In closing, I tell a snowboarding story. I was a skier for 25 years. When my son was four, I wanted to be the cool mom, so I switched to snowboarding because that is what he was doing. I sprained both wrists and my shoulder before I got it. It is easy, if you are a snowboarder, to turn on your heel. Toe turns, turning on the front end, are really hard, and it took me a long time. But from the moment I got that toe turn, I can tell you exactly what run I was on, exactly what turn I was making, right around a group of trees; after that, I could toe turn. That is what it means to move from imperative thinking to functional thinking. It takes work. It takes spraining your wrists and your shoulder. But once you get it, it is super fun and super valuable.
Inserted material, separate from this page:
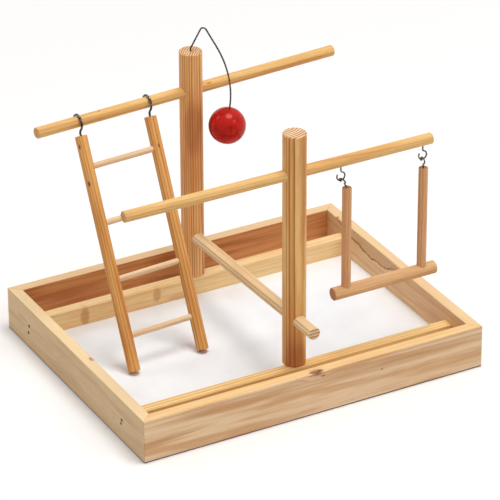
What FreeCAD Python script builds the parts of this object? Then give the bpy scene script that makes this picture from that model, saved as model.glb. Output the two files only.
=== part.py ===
"""Play stand for a small parrot: a tray with two posts, three perches, a ladder, a swing and a ball toy.

Millimetres, +Z up. The origin is the middle of the tray's underside, +X is the tray's right end
and -Y is its front.
"""
import FreeCAD, Part
import math
import os

from FreeCAD import Placement, Rotation, Vector

# Clearances
GLUE_GAP = 0.05          # round a glued dowel, a nail or a screw, all round
RUNNING_GAP = 0.05       # round a wire that turns in its hole
SEAT_GAP = 0.3           # between a moving piece and what it rests on
MITRE_GAP = 0.2          # across each mitred corner

# Tray
TRAY_WIDTH = 400.0
TRAY_DEPTH = 317.5
TRAY_HEIGHT = 48.8
BOARD_THICKNESS = 12.5
BOARD_EDGE_ROUND = 0.8
PANEL_THICKNESS = 3.0
PANEL_UNDERSIDE = 9.0    # height of the floor panel's underside
GROOVE_DEPTH = 5.0
GROOVE_PLAY = 0.2        # above the panel in its groove
PANEL_EDGE_PLAY = 0.4    # between the panel's edge and the bottom of the groove

# Wane: a shallow scoop off the inner face of the right board, cut by a very large cylinder
WANE_LENGTH = 144.0      # along the board's top edge
WANE_DEPTH = 1.6         # into the top edge
WANE_DROP = 15.0         # down the inner face
WANE_MIDDLE_Y = 50.0

# Cross rails, which stand on the floor panel and carry the posts
RAIL_WIDTH = 13.0
RAIL_HEIGHT = 21.5
RAIL_EDGE_ROUND = 0.8
RAIL_END_PLAY = 0.1
REAR_RAIL_Y = 111.6
FRONT_RAIL_Y = -111.6

# Nails through the side boards into the rails, two in each rail end
NAIL_RADIUS = 0.7
NAIL_LENGTH = 30.0
NAIL_HEAD_RADIUS = 1.2
NAIL_HEAD_HEIGHT = 0.9
NAIL_HEAD_SINK = 0.8
NAIL_EDGE = 3.0          # from the rail's inner face to the middle of its two nails
NAIL_STAGGER_Y = 2.0     # the upper nail is this much further forward
REAR_NAIL_PITCH = 9.0    # between the heights of one end's two nails
FRONT_NAIL_PITCH = 5.0

# V-nails across the mitres
V_NAIL_LEG = 5.0
V_NAIL_THICKNESS = 0.6
V_NAIL_HEIGHT = 7.0
V_NAIL_SINK = 0.5
V_NAIL_OPENING = 60.0    # degrees between the legs

# Posts
POST_RADIUS = 12.4
POST_LENGTH = 266.5
REAR_POST_X = 2.3
REAR_POST_Y = 116.0
FRONT_POST_X = 3.7
FRONT_POST_Y = -104.3
POST_END_CHAMFER = 0.8

# Screws from below into the posts
SCREW_RADIUS = 2.0
SCREW_HEAD_RADIUS = 4.0
SCREW_HEAD_HEIGHT = 2.2
SCREW_LENGTH = 44.0

# Perches
PERCH_RADIUS = 6.0
PERCH_END_CHAMFER = 0.6
PERCH_DROP = 45.7        # from the posts' tops to the axis of the two long perches
FRONT_PERCH_LEFT = 194.5  # from the post's axis to the perch's ends
FRONT_PERCH_RIGHT = 161.5
REAR_PERCH_LEFT = 188.0
REAR_PERCH_RIGHT = 179.0
REAR_PERCH_YAW = 3.7     # degrees: the rear post's hole is drilled slightly askew
LOW_PERCH_RADIUS = 6.8
LOW_PERCH_FRONT = 42.6   # from the front post's axis to the low perch's free end
LOW_PERCH_END_RISE = 54.6  # from the posts' feet to the axis at the free end
LOW_PERCH_REAR_RISE = 47.4  # and at the rear post's axis
LOW_PERCH_SEAT = 18.0    # depth of the blind hole in the rear post

# Ladder, which hangs on the rear perch
LADDER_LEAN = 26.5       # degrees from upright, with its feet on the floor panel
LADDER_RAIL_RADIUS = 6.5
LADDER_RAIL_CHAMFER = 0.5
LADDER_LEFT_X = -138.5   # rails' hooks, measured along the rear perch from its post
LADDER_RIGHT_X = -54.4
RUNG_RADIUS = 3.25
RUNG_COUNT = 4
RUNG_FIRST = 37.0        # from the rails' feet to the lowest rung
RUNG_LAST = 33.7         # from the highest rung to the rails' tops
RUNG_SEAT = 8.0          # depth of a rung's blind hole
LADDER_HOOK_WIRE = 1.2
LADDER_HOOK_BEND = 8.6   # the curl's radius at the wire's centre
LADDER_HOOK_NECK = 5.0
LADDER_HOOK_REACH = 14.2  # from the rail's top to the middle of the curl
LADDER_HOOK_THREAD = 12.0
LADDER_HOOK_END = 195.0  # degrees round the curl to the tip

# Swing, which hangs from the front perch
SWING_PERCH_RADIUS = 7.0
SWING_UPRIGHT_RADIUS = 5.0
SWING_UPRIGHT_LENGTH = 121.0
SWING_UPRIGHT_CHAMFER = 0.5
SWING_UPRIGHT_SEAT = 7.0
SWING_LEFT_X = 65.4
SWING_SPACING = 91.2     # between the two uprights
SWING_OVERHANG = 16.0    # of the swing's perch past each upright
HANGER_LEFT_X = 58.0
HANGER_RIGHT_X = 155.3
SWING_WIRE = 0.8
SWING_NECK = 2.0
SWING_THREAD = 7.0
HANGER_BEND = 4.7
HANGER_REACH = 11.2      # from the perch's underside to the middle of the curl
HANGER_END = 215.0
SWING_HOOK_BEND = 3.6
SWING_HOOK_RISE = 12.0   # from the upright's top up to the crown of the curl
SWING_HOOK_END = 215.0
LEFT_HOOK_TURN = -72.0   # degrees that the swing's hooks are turned about their own screws
RIGHT_HOOK_TURN = -90.0

# Ball toy on the rear post
TOY_WIRE = 0.9
TOY_SEAT = 20.0          # depth of the wire in the post
TOY_DIRECTION = -45.0    # degrees from +X
TOY_STUB = 2.0           # upright length above the post
TOY_FOOT_BEND = 3.0
TOY_RISE_ANGLE = 64.5    # degrees above level
TOY_RISE = 25.5
TOY_TOP_BEND = 3.5
TOY_FALL_ANGLE = 58.5    # degrees below level
TOY_FALL = 21.2
TOY_DROOP_BEND = 103.5
TOY_HANG_LEAN = 7.6      # degrees that the wire's last stretch leans back towards the post
TOY_HANG = 23.3          # from the droop's end to the ball's centre
TOY_TAIL_BEND = 1.8      # the wire's end is bent over under the ball
TOY_TAIL = 1.6
BALL_RADIUS = 20.0
BALL_RECESS_RADIUS = 4.5  # recess in the ball's underside for the bent end
BALL_RECESS_DEPTH = 4.0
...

For the last demo, the cluster is stable and there is a new machine, but no workloads assigned to it. I show a repave. The repave is simply taking one container at a time and saying delete this container, delete this container, delete this container. It does not do exactly what I expected: none of the containers go to the new server, perhaps because the server is not quite up yet. When I practiced earlier, the instances were supposed to get redistributed across the new node. Nevertheless, you can see the repave happening: I am deleting an instance and recreating it, and the instances are getting tied back into the load balancer. Whatever malware was there before is no longer there.
That wraps up the talk. It is really about tying the technology back to business value; that is where things change for our organizations. I suggest that functional languages allow us a new mental model within which to process these things. Thank you for your attention. I will stick around, and if you have questions, I would love to chat.